# Task objective
Copy exactly the lines from the one containing "const part = new THREE.Group();" through the one containing "obj.matrix_world = Matrix.Identity(4)", both included, and nothing else.

# Information shown
----

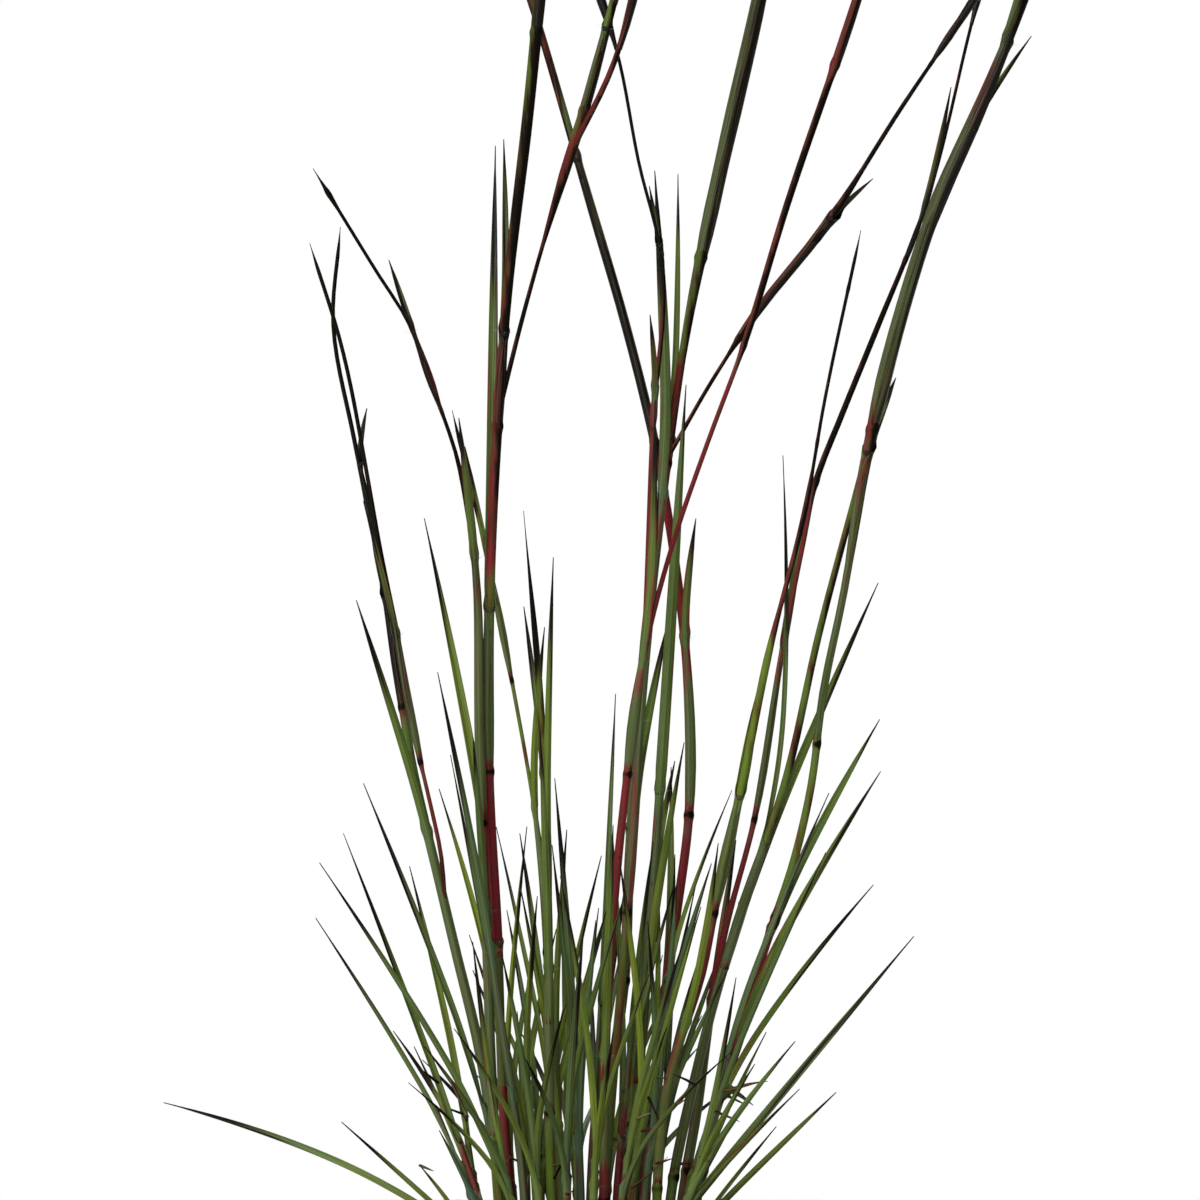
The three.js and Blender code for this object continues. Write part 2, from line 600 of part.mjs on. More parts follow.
/** The line of a blade from its collar to its tip, and its reach. */
function bladeLine(axis, collar, tip, width, bow, lean) {
  const { at, ahead } = crossing(axis, POT_HEIGHT + collar - BLADE_ROOT_SINK);
  const end = raised(tip);
  end.y += lean;
  const rib = midrib(at, ahead, end, bow);
  const reach = rib.alongs.map((along) => BLADE_ROOM * width * Math.max(bladeShare(along), BLADE_ROOM_LEAST));
  return { ...rib, reach, ahead };
}

/** The sunk foot that every stem of the clump starts from, upright through its hole in the soil. */
function footLine([x, y]) {
  const surface = POT_HEIGHT - SOIL_DROP;
  return [new THREE.Vector3(x, y, surface - ROOT_DEPTH), new THREE.Vector3(x, y, surface + FOOT_RISE)];
}

/** How far a blade turns about its midrib: alternately left and right, by a share that never repeats. */
function twistOf(count) {
  const share = (count * GOLDEN_SHARE) % 1;
  return (TWIST_LEAST + TWIST_RANGE * share) * (count % 2 === 0 ? 1 : -1);
}

let bladeCount = 0;

/** A culm of a stem with its sheaths, joints and forks: first all its culms are laid, then its blades. */
function layCulms(owner, spec, start) {
  const leaves = spec.leaves;
  const line = bendClear(owner, (lean) => culmLine(start, spec.run, spec.girth, leaves, lean));
  const forks = (spec.forks ?? []).map((fork) => {
    const origin = crossing(line.points, POT_HEIGHT + fork.from).at;
    return layCulms(owner, fork, [origin]);
  });
  return { line, leaves, forks };
}

/** The radius of a culm's rod at a height: bare, or clad by a sheath, and swollen at a joint. */
function cladRadius(line, leaves, height) {
  const bare = girthAt(line.girth, height);
  const clad = leaves.map(([joint, collar, , , , , girth = SHEATH_RADIUS]) => {
    const share = (height - POT_HEIGHT - joint) / (collar - joint);
    return share > 0 && share <= 1 ? girth * (1 - (1 - SHEATH_TAPER) * share) : 0;
  });
  const swollen = leaves.map(([joint, , , , , , girth = SHEATH_RADIUS]) => (
    Math.abs(height - POT_HEIGHT - joint) < 0.01 ? girth * JOINT_SWELL : 0
  ));
  return Math.max(bare, ...clad, ...swollen);
}

/** The rod of a culm, with a ring where each sheath starts at its joint and ends at its collar. */
function cladRod(line, leaves) {
  const bottom = line.points[0].z + FIRST_RING;
  const top = line.points.at(-1).z - LAST_RING;
  const extra = leaves.flatMap(([joint, collar]) => [
    ...(joint > JOINT_LEAST ? [joint - JOINT_LENGTH / 2, joint, joint + JOINT_LENGTH / 2] : []),
    collar,
    collar + COLLAR_LIP,
  ]).map((height) => POT_HEIGHT + height).filter((height) => height > bottom && height < top);
  const keys = line.girth.map(([height]) => POT_HEIGHT + height)
    .filter((height) => height > bottom && height < top);
  const kept = [...line.points.map((point) => point.z), ...keys]
    .filter((height) => extra.every((other) => Math.abs(other - height) > RING_SPACE));
  const heights = [...kept, ...extra].sort((a, b) => a - b)
    .filter((height, index, all) => index === 0 || height - all[index - 1] > RING_LEAST);
  const points = heights.map((height) => crossing(line.points, height).at);
  return rod(points, heights.map((height) => cladRadius(line, leaves, height)));
}

/** The solids of a culm and all that grows from it. */
function growCulm(owner, culm) {
  const { line, leaves, forks } = culm;
  const solids = [solidOf(cladRod(line, leaves))];
  for (const [, collar, x, y, height, width] of leaves) {
    const twist = twistOf(bladeCount);
    bladeCount += 1;
    const tip = [x, y, height];
    const rib = bendClear(owner, (lean) => bladeLine(line.points, collar, tip, width, BLADE_BOW, lean));
    solids.push(solidOf(blade(rib, width, twist)));
  }
  for (const fork of forks) {
    solids.push(...growCulm(owner, fork));
  }
  return solids;
}

/** The sheath of a leafy shoot, from the soil to its neck. */
function shootLine(shoot, lean) {
  const points = [...footLine(shoot.foot), raised(shoot.neck)];
  points[2].y += NECK_LEAN * lean;
  const radii = [SHOOT_RADIUS, SHOOT_RADIUS, NECK_RADIUS];
  return { points, radii, reach: radii };
}

/** The solids of a leafy shoot: its sheath, and its blades rooted one above the other. */
function growShoot(owner, shoot, line) {
  const solids = [solidOf(rod(line.points, line.radii))];
  shoot.tips.forEach(([x, y, height, width, bow = BLADE_BOW], index) => {
    const share = LOWEST_COLLAR + ((1 - LOWEST_COLLAR) * index) / (shoot.tips.length - 1);
    const collar = THREE.MathUtils.lerp(-SOIL_DROP, shoot.neck[2], share);
    const twist = twistOf(bladeCount);
    bladeCount += 1;
    const rib = bendClear(owner, (lean) => bladeLine(line.points, collar, [x, y, height], width, bow, lean));
    solids.push(solidOf(blade(rib, width, twist)));
  });
  return solids;
}

/** Joins the solids of one stem into one body. */
function fuse(solids) {
  return solids.reduce((whole, next) => whole.add(next));
}

/** Plain moulded nursery pot with a rolled rim, a step below it, and drain holes round its foot. */
function makePot() {
  const outer = (height) => THREE.MathUtils.mapLinear(height, 0, POT_HEIGHT, POT_FOOT_RADIUS, POT_MOUTH_RADIUS);
  const stepTop = POT_HEIGHT - STEP_DROP;
  const profile = [
    [0, 0],
    [outer(0) - EDGE_EASE, 0],
    [outer(0), EDGE_EASE],
    [outer(stepTop), stepTop],
    [outer(stepTop) + STEP_DEPTH, stepTop + STEP_DEPTH],
    [outer(POT_HEIGHT - RIM_BAND) + STEP_DEPTH, POT_HEIGHT - RIM_BAND],
    [outer(POT_HEIGHT) + RIM_OVERHANG, POT_HEIGHT - RIM_BAND + LIP_RISE],
    [outer(POT_HEIGHT) + RIM_OVERHANG, POT_HEIGHT - EDGE_EASE],
    [outer(POT_HEIGHT) + RIM_OVERHANG - EDGE_EASE, POT_HEIGHT],
    [outer(POT_HEIGHT) - POT_WALL + EDGE_EASE, POT_HEIGHT],
    [outer(POT_HEIGHT) - POT_WALL, POT_HEIGHT - EDGE_EASE],
    [outer(POT_FLOOR) - POT_WALL, POT_FLOOR],
    [0, POT_FLOOR],
  ].map(([radius, height]) => new THREE.Vector2(radius, height));
  const body = new THREE.LatheGeometry(profile, POT_SIDES);
  body.rotateX(Math.PI / 2);
  let pot = solidOf(body);
  for (let hole = 0; hole < DRAIN_HOLES; hole += 1) {
    const drill = new THREE.CylinderGeometry(DRAIN_RADIUS, DRAIN_RADIUS, DRILL_LENGTH, DRILL_SIDES);
    drill.rotateZ(Math.PI / 2);
    drill.translate(POT_FOOT_RADIUS, 0, DRAIN_RADIUS + POT_FLOOR + DRAIN_RISE);
    drill.rotateZ((2 * Math.PI * (hole + 0.5)) / DRAIN_HOLES);
    pot = pot.subtract(solidOf(drill));
  }
  return pot;
}

/** Potting mix up to below the rim, flat in the middle, with a plain blind hole for each stem. */
function makeSoil(feet) {
  const outer = (height) => THREE.MathUtils.mapLinear(height, 0, POT_HEIGHT, POT_FOOT_RADIUS, POT_MOUTH_RADIUS);
  const inner = (height) => outer(height) - POT_WALL - SIDE_GAP;
  const top = POT_HEIGHT - SOIL_DROP;
  const bottom = POT_FLOOR + SEAT_GAP;
  const profile = [
    [0, bottom],
    [inner(bottom), bottom],
    [inner(top - SOIL_SLOPE), top - SOIL_SLOPE],
    [SOIL_FLAT_RADIUS, top],
    [0, top],
  ].map(([radius, height]) => new THREE.Vector2(radius, height));
  const body = new THREE.LatheGeometry(profile, POT_SIDES);
  body.rotateX(Math.PI / 2);
  let soil = solidOf(body);
  for (const { foot: [x, y], radius } of feet) {
    const deep = ROOT_DEPTH + SEAT_GAP;
    const wide = radius + HOLE_ROOM;
    const drill = new THREE.CylinderGeometry(wide, wide, deep + DRILL_ABOVE, HOLE_SIDES);
    drill.rotateX(Math.PI / 2);
    drill.translate(x, y, top - deep + (deep + DRILL_ABOVE) / 2);
    soil = soil.subtract(solidOf(drill));
  }
  return soil;
}

/** A named scene-graph mesh with its own finish. */
function meshOf(name, solid, color, roughness) {
  const mesh = new THREE.Mesh(
    geometryOf(solid),
    new THREE.MeshStandardMaterial({ color, roughness, metalness: 0 }),
  );
  mesh.name = name;
  return mesh;
}

const numbered = (word, index) => `${word}_${String(index + 1).padStart(2, '0')}`;

const culms = TALL_STEMS.map((spec, index) => layCulms(numbered('tall_stem', index), spec, footLine(spec.foot)));
const shoots = LEAFY_SHOOTS.map((shoot, index) => (
  bendClear(numbered('leafy_shoot', index), (lean) => shootLine(shoot, lean))
));

const plant = new THREE.Group();
culms.forEach((culm, index) => {
  const name = numbered('tall_stem', index);
  const solid = fuse(growCulm(name, culm));
  plant.add(meshOf(name, solid, GREENS[index % GREENS.length], GRASS_ROUGHNESS));
});
LEAFY_SHOOTS.forEach((shoot, index) => {
  const name = numbered('leafy_shoot', index);
  const solid = fuse(growShoot(name, shoot, shoots[index]));
  plant.add(meshOf(name, solid, GREENS[(index + 2) % GREENS.length], GRASS_ROUGHNESS));
});

const feet = [
  ...TALL_STEMS.map((spec) => ({ foot: spec.foot, radius: Math.max(spec.girth[0][1], SHEATH_RADIUS) })),
  ...LEAFY_SHOOTS.map((shoot) => ({ foot: shoot.foot, radius: SHOOT_RADIUS })),
];

const part = new THREE.Group();
part.add(meshOf('pot', makePot(), POT_BLACK, POT_ROUGHNESS));
part.add(meshOf('soil', makeSoil(feet), SOIL_BROWN, SOIL_ROUGHNESS));
part.add(plant);

export default part;
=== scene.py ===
"""
Potted little bluestem: the looks of an upright clump of prairie grass in a plain nursery pot.

Plant, soil and pot are worked out in millimetres, from the same two tables and the same growing rules as
the solids, and every fine piece replaces the plain solid that it dresses. A leaf is one sheet: it starts
as a sheath rolled round its stem, opens at the collar and runs on as a cupped, slowly turning blade.
"""
import itertools
import math
import bpy
import mathutils
import numpy as np
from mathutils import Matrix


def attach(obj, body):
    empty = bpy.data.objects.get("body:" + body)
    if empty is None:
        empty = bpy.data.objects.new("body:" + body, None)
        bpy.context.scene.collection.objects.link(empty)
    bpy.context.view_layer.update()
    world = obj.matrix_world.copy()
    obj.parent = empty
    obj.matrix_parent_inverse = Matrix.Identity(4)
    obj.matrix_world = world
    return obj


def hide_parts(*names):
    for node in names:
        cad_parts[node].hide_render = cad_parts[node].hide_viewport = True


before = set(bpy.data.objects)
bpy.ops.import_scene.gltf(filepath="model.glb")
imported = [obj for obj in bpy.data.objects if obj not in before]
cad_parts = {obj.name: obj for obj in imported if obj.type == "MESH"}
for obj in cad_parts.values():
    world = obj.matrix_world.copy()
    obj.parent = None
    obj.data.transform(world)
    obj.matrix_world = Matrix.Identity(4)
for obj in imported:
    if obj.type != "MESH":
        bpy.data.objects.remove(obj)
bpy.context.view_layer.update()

METRE = 0.001
UP = np.array([0.0, 0.0, 1.0])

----

# The response
const part = new THREE.Group();
part.add(meshOf('pot', makePot(), POT_BLACK, POT_ROUGHNESS));
part.add(meshOf('soil', makeSoil(feet), SOIL_BROWN, SOIL_ROUGHNESS));
part.add(plant);

export default part;
=== scene.py ===
"""
Potted little bluestem: the looks of an upright clump of prairie grass in a plain nursery pot.

Plant, soil and pot are worked out in millimetres, from the same two tables and the same growing rules as
the solids, and every fine piece replaces the plain solid that it dresses. A leaf is one sheet: it starts
as a sheath rolled round its stem, opens at the collar and runs on as a cupped, slowly turning blade.
"""
import itertools
import math
import bpy
import mathutils
import numpy as np
from mathutils import Matrix


def attach(obj, body):
    empty = bpy.data.objects.get("body:" + body)
    if empty is None:
        empty = bpy.data.objects.new("body:" + body, None)
        bpy.context.scene.collection.objects.link(empty)
    bpy.context.view_layer.update()
    world = obj.matrix_world.copy()
    obj.parent = empty
    obj.matrix_parent_inverse = Matrix.Identity(4)
    obj.matrix_world = world
    return obj


def hide_parts(*names):
    for node in names:
        cad_parts[node].hide_render = cad_parts[node].hide_viewport = True


before = set(bpy.data.objects)
bpy.ops.import_scene.gltf(filepath="model.glb")
imported = [obj for obj in bpy.data.objects if obj not in before]
cad_parts = {obj.name: obj for obj in imported if obj.type == "MESH"}
for obj in cad_parts.values():
    world = obj.matrix_world.copy()
    obj.parent = None
    obj.data.transform(world)
    obj.matrix_world = Matrix.Identity(4)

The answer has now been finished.